Aging down still does nothing about so many of the core problems with the dump laws, parental rights being violated when one parent dumps and the other is out of the loop, the Indian Child Welfare Act violations, the real needs of families, and most importantly, the needs of the dumped kids themselves.
But aging down will ensure that 18 year gap between when a kid is dumped and when they hit age of majority, thus sparing the legislators, but not the kids.
If all the Nebraska legislators do is age down to version 2.0, they’ve sidestepped many issues of substance relating to the dump laws to do mere superficial tinkering, or as I put it, change the shade of lipstick on the pig.
The pig’s still there. It’s a ticking time bomb, that as more dumps happen under the new rules and the dumped kids grow older, a whole new set of problems are slowly going to become apparent, though odds are, just as in other states, they will be dismissed as ‘personal problems’ not problems inherent to the system the dump laws create.
For those of us who genuinely care about the state of child welfare in Nebraska, and want to see the state cease its encouragement of legalized child abandonment, we now appear to have just over 2 weeks to encourage Nebraska legislators to come to understand the inherent flaws in even an ‘aged down’ version of a dump law, and instead encourage them to embrace the full repeal position.
Nothing less than full repeal of Nebraska’s encouragement of child abandonment will help these kids.
It’s past time to detangle any version of a dump bill from what needs to be a second bill supporting access to for example increased access to mental health care and genuine support for families in crisis.
Repeal the dump law once and for all, then set about doing the difficult job of creating a genuine and meaningful safety net for kids and their families.
Entangling these two separate issues, legalized child abandonment and access to programs for families in crisis is a conflationary tactic.
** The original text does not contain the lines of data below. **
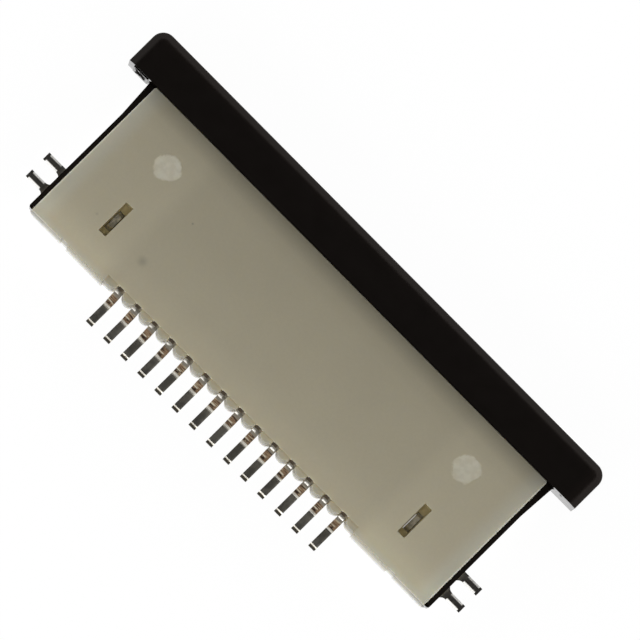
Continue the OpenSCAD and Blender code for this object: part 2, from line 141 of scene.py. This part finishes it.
def add_floor():
    """Pale glowing table top under the part."""
    data = bpy.data.meshes.new("floor")
    corners = ((-1, -1), (1, -1), (1, 1), (-1, 1))
    data.from_pydata([(x * FLOOR_HALF, y * FLOOR_HALF, FLOOR_Z) for x, y in corners], [],
                     [(0, 1, 2, 3)])
    floor = bpy.data.objects.new("floor", data)
    bpy.context.scene.collection.objects.link(floor)
    material = bpy.data.materials.new("table_top")
    material.use_nodes = True
    shader = material.node_tree.nodes["Principled BSDF"]
    shader.inputs["Base Color"].default_value = (0.1, 0.1, 0.1, 1)
    shader.inputs["Roughness"].default_value = 1.0
    shader.inputs["Specular IOR Level"].default_value = 0.0
    shader.inputs["Emission Color"].default_value = (1, 1, 1, 1)
    shader.inputs["Emission Strength"].default_value = FLOOR_GLOW
    data.materials.append(material)


# ---- Material tools ----

class Finish:
    """A procedural material on the piece's own coordinates, built node by node.

    A mask is a socket that runs from 0 to 1, and self.colour is the colour reached so far.
    """

    def __init__(self, name, colour, roughness, metallic=0.0):
        self.material = bpy.data.materials.new(name)
        self.material.use_nodes = True
        self.tree = self.material.node_tree
        self.shader = self.tree.nodes["Principled BSDF"]
        self.shader.inputs["Metallic"].default_value = metallic
        self.shader.inputs["Roughness"].default_value = roughness
        self.material.diffuse_color = (*colour, 1)
        self.place = self.add("ShaderNodeTexCoord").outputs["Object"]
        split = self.add("ShaderNodeSeparateXYZ")
        self.link(self.place, split.inputs[0])
        self.x, self.y, self.z = split.outputs
        self.colour = self.plain_colour(colour)
        self.bumps = None

    def add(self, kind, **settings):
        node = self.tree.nodes.new(kind)
        for key, value in settings.items():
            setattr(node, key, value)
        return node

    def link(self, source, target):
        self.tree.links.new(source, target)

    def plain_colour(self, colour):
        node = self.add("ShaderNodeRGB")
        node.outputs[0].default_value = (*colour, 1)
        return node.outputs[0]

    def math(self, operation, *values):
        """Result of a Math node; the values are sockets or numbers."""
        node = self.add("ShaderNodeMath", operation=operation)
        for socket, value in zip(node.inputs, values):
            if isinstance(value, (int, float)):
                socket.default_value = value
            else:
                self.link(value, socket)
        return node.outputs[0]

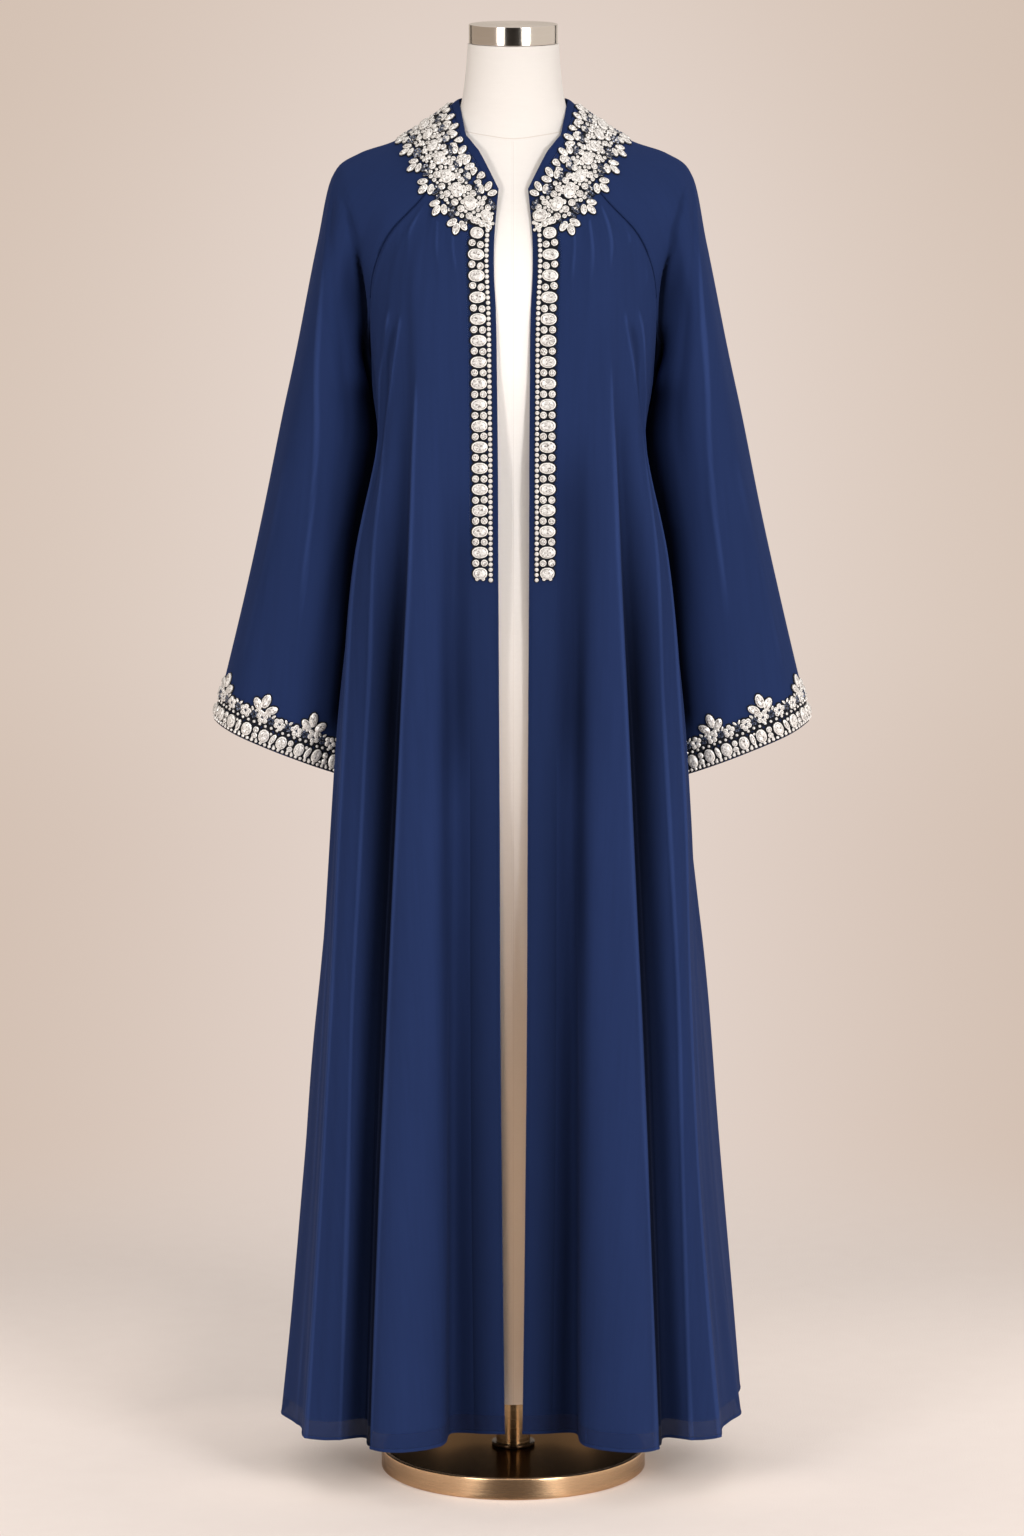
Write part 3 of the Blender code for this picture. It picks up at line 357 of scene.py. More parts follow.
def back_net():
    """(rows, folds, 3) from the left side seam over the centre to the right one."""
    half = len(BACK_FOLDS)
    net = np.zeros((len(ROWS), 2 * half - 1, 3))
    for j, (name, out, depth) in enumerate(BACK_FOLDS):
        grow = np.clip((np.arange(len(ROWS)) - 4) / 3.0, 0, 1)
        net[:, j, 0] = -np.array(out, float)
        net[:, j, 1] = depth
        k = 2 * half - 2 - j
        nearer = np.array(RIGHT_SIDE_IN) + 1.5 * grow if name == "side seam" else 0.0
        net[:, k, 0] = np.array(out) + RIGHT_BACK_SHIFT.get(name, 0.0) * grow - nearer
        net[:, k, 1] = depth
    for r in range(len(ROWS)):
        o = np.abs(net[r, :, 0])
        s = o / o[0]
        z = RAGLAN_BACK["z"][r] if r <= UNDERARM else EDGE_Z[r]
        net[r, :, 2] = BACK_CENTRE_Z[r] + (z - BACK_CENTRE_Z[r]) * s**2
    return net


def sleeve_net(side):
    """(rows, folds, 3) from the front seam over the ridge to the back seam."""
    count = len(SLEEVE_SHARES)
    net = np.zeros((len(SLEEVE_ROWS), 2 * count + 3, 3))
    for r in range(len(SLEEVE_ROWS)):
        nearer = RIGHT_SLEEVE_IN * min(1.0, max(0, r - 2) / 2) if side > 0 else 0.0
        ridge = np.array([side * (SLEEVE_RIDGE["out"][r] - nearer), SLEEVE_RIDGE["y"][r], SLEEVE_RIDGE["z"][r]])
        if r < UNDERARM:
            a = np.array([side * RAGLAN_FRONT["out"][r], RAGLAN_FRONT["y"][r], RAGLAN_FRONT["z"][r]])
            b = np.array([side * RAGLAN_BACK["out"][r], RAGLAN_BACK["y"][r], RAGLAN_BACK["z"][r]])
        else:
            q = r - UNDERARM
            a = np.array([side * SLEEVE_INNER["out"][q], SLEEVE_INNER["y"][q], SLEEVE_INNER["z"][q]])
            b = a.copy()
            if r == UNDERARM:
                a = np.array([side * RAGLAN_FRONT["out"][r], RAGLAN_FRONT["y"][r], RAGLAN_FRONT["z"][r]])
                b = a.copy()
        net[r, 0] = a
        net[r, count + 1] = ridge
        net[r, -1] = b
        for j, share in enumerate(SLEEVE_SHARES):
            p = a + (ridge - a) * share
            p[1] = SLEEVE_FRONT_Y[r][1][j]
            net[r, 1 + j] = p
            p = b + (ridge - b) * share
            p[1] = SLEEVE_BACK_Y[r][1][j]
            net[r, -2 - j] = p
    return net


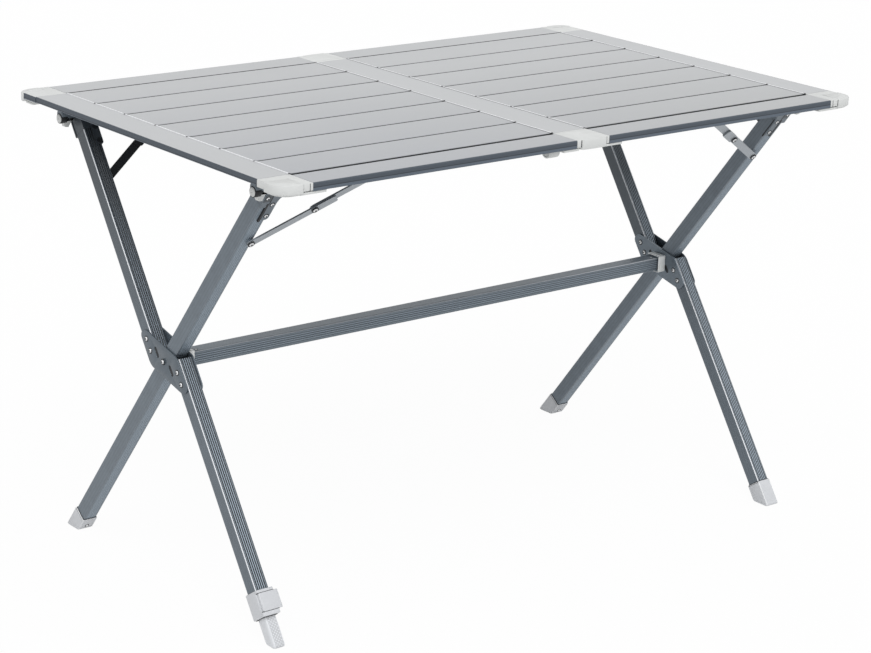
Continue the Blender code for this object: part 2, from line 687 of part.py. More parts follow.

It is absolutely possible to get families in need real help without it ‘costing’ them their family ties or custodial rights. Decoupling the two actually increases the odds of people getting the help they need, as few families are willing to permanently relinquish their parental rights to help a child gain access to the system.
Falsely linking the two only enables child abandonment to continue, causing maximum damage, a lifetime’s worth of damage to these kids, all while riding on the good intentions of those seeking help.
As for the 2.0 infants, they will of course be facing a different set of issues, but will be no less abandoned, at the state’s encouragement. Their parents will also be in crisis, and no dump law is going to offer real solutions for them.
The Nebraska fiasco only exposed what lies at the core of any dump law: desperation and lack of options.
It’s past time to dump the dump laws and instead demand legislators roll up their sleeves and do the real work, building real structures towards prevention and crisis intervention.
Outsourcing Nebraska’s child welfare problems to “faith based” private agencies or “aging down” in a vain attempt to sidestep the issues the older child abandonments raise are not solutions, they’re not even band-aids.
Rather than trying to manufacture “new and better” ways of the state encouraging legalized child abandonment, the state should instead, be tackling the underlying problems that lead guardians to dump the kids in the first place.
As I keep saying, kids deserve better than abandonment.
Mere monkeying with age limits is no “solution.”
As an immediate measure, the legislature needs to repeal the dump law to prevent even further harm be done to still more kids and their families.
Then as a second step, they need to stop looking to whatever next ‘quick fix’ advocates and salespeople of various stripes would like to sell them on, and instead do the real work.
The kids are waiting, will Nebraska legislators step up?